Full story here: https://www.newsdeeply.com/refugees/articles/2016/09/14/photo-essay-preparing-refugee-children-for-a-digital-future
South Sudanese refugees were helped over the border this summer because of this brave college student.
“What did you do this summer?” is a pretty common question for students returning to classes in the fall. But Betty Asha has a pretty exceptional answer to that question. When violence broke out in her home country of South Sudan, Asha did something about it.
Asha lives in the city of Yei, which is close to both the borders of Uganda and the Democratic Republic of Congo. When reports of targeted civilian killings started to spring up, Asha put her studies on hold, and travelled to the Ugandan border.
In her first week coordinating evacuations, she brought 800 people over the border into safety. In the space of a month, she safely evacuated 2,296 people across the border.
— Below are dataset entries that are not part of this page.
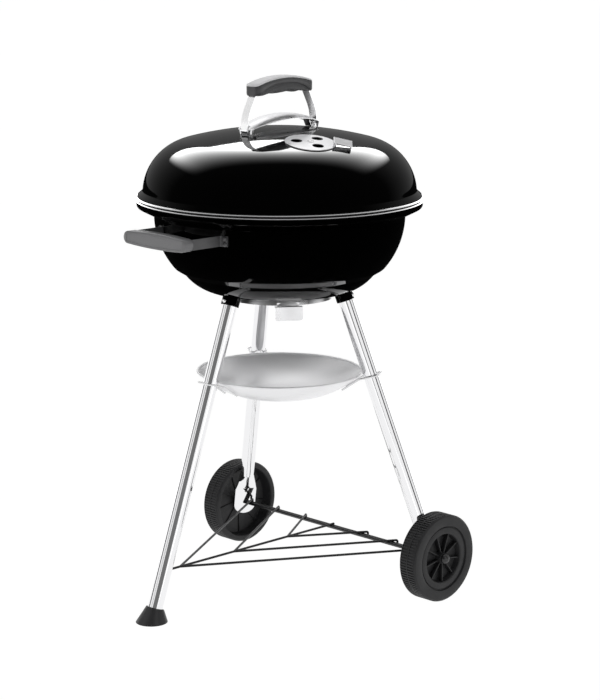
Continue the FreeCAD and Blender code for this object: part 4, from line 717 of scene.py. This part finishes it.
cameraData = bpy.data.cameras.new("mainCamera")
cameraData.lens = camera["lens"]
cameraData.sensor_width = 36
cameraData.shift_x = camera["shiftX"]
cameraData.shift_y = camera["shiftY"]
cameraObject = bpy.data.objects.new("mainCamera", cameraData)
cameraObject.location = camera["place"]
aimed(cameraObject, camera["target"])
bpy.context.scene.collection.objects.link(cameraObject)
bpy.context.scene.camera = cameraObject

# fade is where a panel's glow starts and is full across it, then how far in from its ends it is full
studio = {"enamelPanel": {"centre": (-0.863, 0.834, 2.3), "size": (4.5, 3.6), "strength": 8.5,
                          "fade": (-1.3, 1.4, 0.9), "corner": 0.7},
          "softPanel": {"centre": (-0.3, 0.3, 2.6), "size": (3.4, 3.4), "strength": 0.95},
          "rollRing": {"centre": (0, 0, 1.5), "size": (3.0, 3.6), "strength": 9.5},
          "sidePanels": ((37, 2.3, 0.95), (92, 1.9, 0.9), (140, 1.7, 0.95), (186, 1.9, 0.9), (232, 1.7, 0.95),
                         (280, 2.0, 0.9), (311, 0.9, 0.95), (348, 3.0, 0.16)),
          "sideReach": 3.0, "sideTall": 4.4, "sideMiddle": 2.05, "floorGlow": 1.0, "worldBehind": 0.17,
          "worldFront": 0.015, "rolls": ("lidRimRoll", "bowlRimRoll"), "unlit": "lidFlare"}


def receiverCollections():
    kinds = {kind: bpy.data.collections.new(kind) for kind in ("enamelShells", "rimRolls", "metalAndPlastic")}
    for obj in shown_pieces():
        names = {slot.material.name for slot in obj.material_slots if slot.material}
        if obj.name in studio["rolls"]:
            kinds["rimRolls"].objects.link(obj)
        elif "enamelBlack" not in names:
            kinds["metalAndPlastic"].objects.link(obj)
        elif obj.name != studio["unlit"]:
            kinds["enamelShells"].objects.link(obj)
    return kinds


def glowingPanel(name, centre, size, strength, receivers, target=None, turn=0.0, fade=None, corner=0.0, ring=False):
    bm = bmesh.new()
    if ring:
        bmesh.ops.create_cone(bm, cap_ends=False, segments=96, radius1=size[0], radius2=size[0], depth=size[1])
    else:
        bmesh.ops.create_grid(bm, x_segments=1, y_segments=1, size=0.5)
        bmesh.ops.scale(bm, vec=(size[0], size[1], 1), verts=bm.verts)
    if corner:
        softenCorners(bm, bm.verts[:], corner, 12)
    mesh = bpy.data.meshes.new(name)
    bm.to_mesh(mesh)
    bm.free()
    panel = bpy.data.objects.new(name, mesh)
    panel.location = centre
    if target:
        aimed(panel, target)
    else:
        panel.rotation_euler = (0, 0, turn)
    bpy.context.scene.collection.objects.link(panel)
    material = bpy.data.materials.new(name)
    material.use_nodes = True
    tree = material.node_tree
    tree.nodes.clear()
    out = tree.nodes.new("ShaderNodeOutputMaterial")
    glow = tree.nodes.new("ShaderNodeEmission")
    glow.inputs["Strength"].default_value = strength
    clear = tree.nodes.new("ShaderNodeBsdfTransparent")
    both = tree.nodes.new("ShaderNodeAddShader")
    tree.links.new(glow.outputs["Emission"], both.inputs[0])
    tree.links.new(clear.outputs["BSDF"], both.inputs[1])
    tree.links.new(both.outputs["Shader"], out.inputs["Surface"])
    if fade:
        coord = tree.nodes.new("ShaderNodeTexCoord")
        split = tree.nodes.new("ShaderNodeSeparateXYZ")
        spread = tree.nodes.new("ShaderNodeMapRange")
        spread.interpolation_type = "SMOOTHSTEP"
        spread.inputs["From Min"].default_value = fade[0]
        spread.inputs["From Max"].default_value = fade[1]
        spread.inputs["To Min"].default_value = 0.0
        spread.inputs["To Max"].default_value = strength
        tree.links.new(coord.outputs["Object"], split.inputs["Vector"])
        tree.links.new(split.outputs["Y"], spread.inputs["Value"])
        aside = tree.nodes.new("ShaderNodeMath")
        aside.operation = "ABSOLUTE"
        ends = tree.nodes.new("ShaderNodeMapRange")
        ends.interpolation_type = "SMOOTHSTEP"
        ends.inputs["From Min"].default_value = size[0] / 2
        ends.inputs["From Max"].default_value = size[0] / 2 - fade[2]
        product = tree.nodes.new("ShaderNodeMath")
        product.operation = "MULTIPLY"
        tree.links.new(split.outputs["X"], aside.inputs[0])
        tree.links.new(aside.outputs["Value"], ends.inputs["Value"])
        tree.links.new(spread.outputs["Result"], product.inputs[0])
        tree.links.new(ends.outputs["Result"], product.inputs[1])
        tree.links.new(product.outputs["Value"], glow.inputs["Strength"])
    mesh.materials.append(material)
    panel.visible_camera = False
    panel.visible_shadow = False
    panel.light_linking.receiver_collection = receivers
    return panel


def makeFloor(receivers):
    bm = bmesh.new()
    bmesh.ops.create_grid(bm, x_segments=1, y_segments=1, size=30)
    mesh = bpy.data.meshes.new("floor")
    bm.to_mesh(mesh)
    bm.free()
    floor = bpy.data.objects.new("floor", mesh)
    floor.location = (0, 0, -0.0005)
    bpy.context.scene.collection.objects.link(floor)
    material = bpy.data.materials.new("paleFloor")
    material.use_nodes = True
    shader = material.node_tree.nodes["Principled BSDF"]
    shader.inputs["Base Color"].default_value = (0.12, 0.12, 0.12, 1)
    shader.inputs["Roughness"].default_value = 0.9
    shader.inputs["Specular IOR Level"].default_value = 0.0
    shader.inputs["Emission Color"].default_value = (1, 1, 1, 1)
    shader.inputs["Emission Strength"].default_value = studio["floorGlow"]
    mesh.materials.append(material)
    floor.light_linking.receiver_collection = receivers


def makeWorld(viewAzimuth):
    world = bpy.data.worlds.new("studio")
    bpy.context.scene.world = world
    world.use_nodes = True
    tree = world.node_tree
    tree.nodes.clear()
    out = tree.nodes.new("ShaderNodeOutputWorld")
    seen = tree.nodes.new("ShaderNodeBackground")
    seen.inputs["Color"].default_value = (1, 1, 1, 1)
    lit = tree.nodes.new("ShaderNodeBackground")
    lit.inputs["Color"].default_value = (1, 1, 1, 1)
    coord = tree.nodes.new("ShaderNodeTexCoord")
    facing = tree.nodes.new("ShaderNodeVectorMath")
    facing.operation = "DOT_PRODUCT"
    facing.inputs[1].default_value = (math.cos(viewAzimuth), math.sin(viewAzimuth), 0)
    spread = tree.nodes.new("ShaderNodeMapRange")
    spread.inputs["From Min"].default_value = -0.9
    spread.inputs["From Max"].default_value = -0.2
    spread.inputs["To Min"].default_value = studio["worldBehind"]
    spread.inputs["To Max"].default_value = studio["worldFront"]
    path = tree.nodes.new("ShaderNodeLightPath")
    mix = tree.nodes.new("ShaderNodeMixShader")
    tree.links.new(coord.outputs["Generated"], facing.inputs[0])
    tree.links.new(facing.outputs["Value"], spread.inputs["Value"])
    tree.links.new(spread.outputs["Result"], lit.inputs["Strength"])
    tree.links.new(path.outputs["Is Camera Ray"], mix.inputs["Fac"])
    tree.links.new(lit.outputs["Background"], mix.inputs[1])
    tree.links.new(seen.outputs["Background"], mix.inputs[2])
    tree.links.new(mix.outputs["Shader"], out.inputs["Surface"])


def makeStudio():
    kinds = receiverCollections()
    others = kinds["metalAndPlastic"]
    viewAzimuth = math.atan2(camera["place"][1], camera["place"][0])
    makeWorld(viewAzimuth)
    makeFloor(others)
    big = studio["enamelPanel"]
    glowingPanel("enamelPanel", big["centre"], big["size"], big["strength"], kinds["enamelShells"],
                 turn=viewAzimuth + math.pi / 2, fade=big["fade"], corner=big["corner"])
    soft = studio["softPanel"]
    glowingPanel("softPanel", soft["centre"], soft["size"], soft["strength"], others)
    around = studio["rollRing"]
    glowingPanel("rollRing", around["centre"], around["size"], around["strength"], kinds["rimRolls"], ring=True)
    for i, (turn, width, strength) in enumerate(studio["sidePanels"]):
        angle = viewAzimuth + math.radians(turn)
        place = (studio["sideReach"] * math.cos(angle), studio["sideReach"] * math.sin(angle), studio["sideMiddle"])
        glowingPanel("sidePanel%d" % i, place, (width, studio["sideTall"]), strength, others,
                     target=(0, 0, studio["sideMiddle"]))


makeStudio()
view = bpy.context.scene.view_settings
view.view_transform = "Standard"
view.look = "None"
print("studio made")
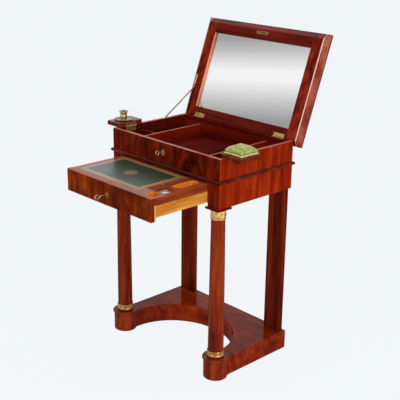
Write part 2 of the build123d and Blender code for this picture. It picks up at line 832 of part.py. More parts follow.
lip_top = board_top + pan_lip
pan_floor = board_top + pan_thickness
inner_lip = pan_lip - pan_thickness
with BuildPart() as drip_pan:
    with BuildSketch(turning(candle_x, candle_y)) as outline:
        with BuildLine():
            Polyline((0, pan_floor), (0, board_top), (pan_radius - pan_lip, board_top))
            ThreePointArc((pan_radius - pan_lip, board_top),
                          (pan_radius - quarter_dip * pan_lip, board_top + quarter_dip * pan_lip),
                          (pan_radius, lip_top))
            Line((pan_radius, lip_top), (pan_radius - pan_thickness, lip_top))
            ThreePointArc((pan_radius - pan_thickness, lip_top),
                          (pan_radius - pan_thickness - quarter_dip * inner_lip,
                           pan_floor + quarter_dip * inner_lip),
                          (pan_radius - pan_lip, pan_floor))
            Line((pan_radius - pan_lip, pan_floor), (0, pan_floor))
        make_face()
    turn(outline, candle_x, candle_y)
keep(drip_pan, "drip_pan")

with BuildPart() as candle_socket:
    with BuildSketch(turning(candle_x, candle_y)) as outline:
        with BuildLine():
            Polyline((candle_bore, socket_top), (candle_bore, socket_top - candle_bore_depth),
                     (0, socket_top - candle_bore_depth), (0, pan_floor),
                     (socket_foot[0], pan_floor), (socket_foot[0], pan_floor + socket_foot[1]))
            ThreePointArc((socket_foot[0], pan_floor + socket_foot[1]),
                          (socket_belly[0], pan_floor + socket_belly[1]),
                          (socket_neck[0], pan_floor + socket_neck[1]))
            ThreePointArc((socket_neck[0], pan_floor + socket_neck[1]),
                          (socket_flare[0], socket_top - socket_flare[1]),
                          (socket_rim, socket_top - socket_lip))
            Polyline((socket_rim, socket_top - socket_lip), (socket_rim, socket_top),
                     (candle_bore, socket_top))
        make_face()
    turn(outline, candle_x, candle_y)
keep(candle_socket, "candle_socket")

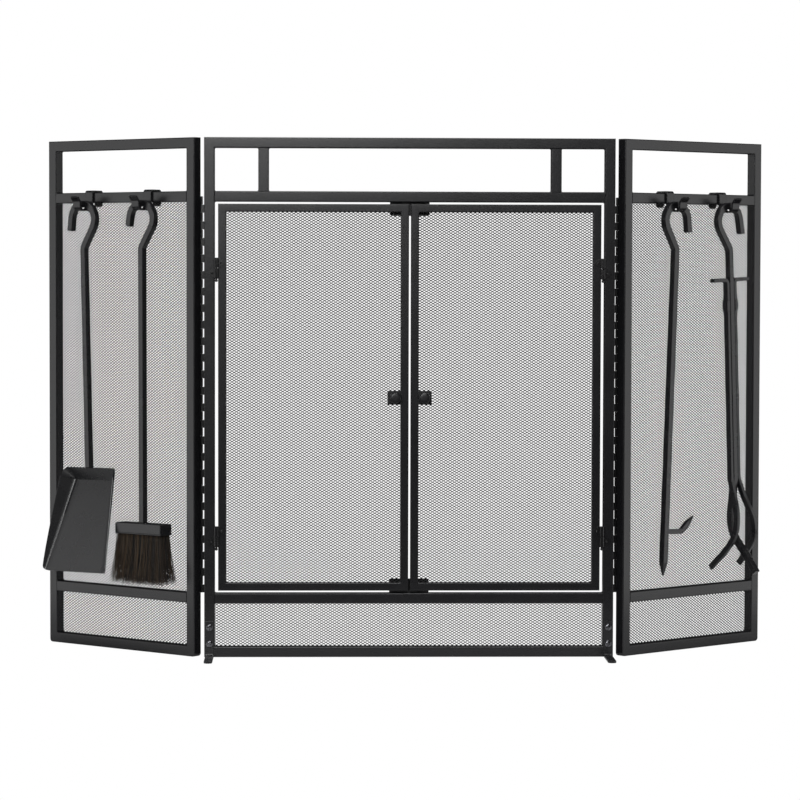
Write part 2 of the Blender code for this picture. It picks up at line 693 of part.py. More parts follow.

This young student was in charge of personally escorting those that had fled their homes to the UN reception center, and also paying their drivers and feeding them before she did so.
Now, Asha has returned to school. But she currently lives with and is taking care of a 12 year old South Sudanese refugee who she helped escape from Pukuka. Now that she’s back at school, she’s completing her second year of university.
But where Betty really wants to be is back helping people escape the violence in South Sudan.
Full story here: https://www.theguardian.com/world/2016/sep/12/south-sudan-student-betty-asha-saving-refugees-uganda
Humanity that Cuts Through the Noise
Aren’t these stories incredible? I know that in all the noise, I often forget to look and listen for the individual stories of people affected by tragedy. The refugee crisis is more than just a huge number. It’s each face and story that has been impacted, that has been dramatically changed because of violence that has nothing to do with them.
These are some of the faces of the refugee crisis. Next time you hear about it on the news, picture a small Syrian girl in Canada, who will never go back to her home, holding a picture of a swing ride, explaining why this is her favorite picture. It’s stories like hers that are at stake.